Last week, the Genocide Awareness Project posted photos of aborted babies on the university campus. The images were brought to campus by a New Jersey pastor, Clenard Childress, who told The Columbia Tribune, "If all black lives matter, then we should consider all black life."

"That includes the children being discriminated against in the womb," said Childress.

The display compared abortion to some of the world's worst genocides, including the Holocaust.

However, the images are opposed by Mizzou Students for Life, which said they received negative feedback after having the Project on campus in the past. On Twitter, the group said they "share the same beliefs" as the Genocide Awareness Project "but don't believe they should use these methods."

The most aggressive opposition came from the Jewish Student Organization. In a statement, the group said, "The images and comparisons made are not only inaccurate; they are offensive and triggering to students."

"This organization hijacks the tragedies that groups have faced in order to progress their political, anti-abortion agenda," continued the statement, which also said that "this use of the Holocaust is an act of Anti-Semitism[.]"

While the Jewish group says it "recognizes the right of free speech," "the messages that the Genocide Awareness Project uses go beyond freedom of speech."

Graphic images are common among certain types of protests, such as those against animal cruelty. Additionally, #BlackLivesMatter protests have used images of people shot to death by police in protests, and the American public turned aganist the Vietnam War and slavery in part because of graphic images of victims in both circumstances.
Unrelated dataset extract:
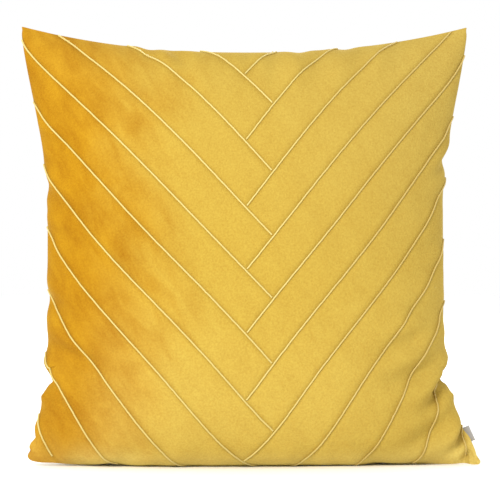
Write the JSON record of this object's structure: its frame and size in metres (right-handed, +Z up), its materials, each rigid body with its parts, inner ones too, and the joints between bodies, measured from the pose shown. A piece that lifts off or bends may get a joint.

In 2013, a Slate.com analysis hammered the U.S. Supreme Court for not protecting the right of pro-life activists to hold graphic images on public sidewalks. According to author Emily Bazelon, the Court's decision meant that "in the end, we all lose, because this is our collective right to free speech. The Supreme Court this week said it would not hear an appeal of the Colorado ruling. The justices' decision to duck this one instead of standing up for the First Amendment is completely baffling." 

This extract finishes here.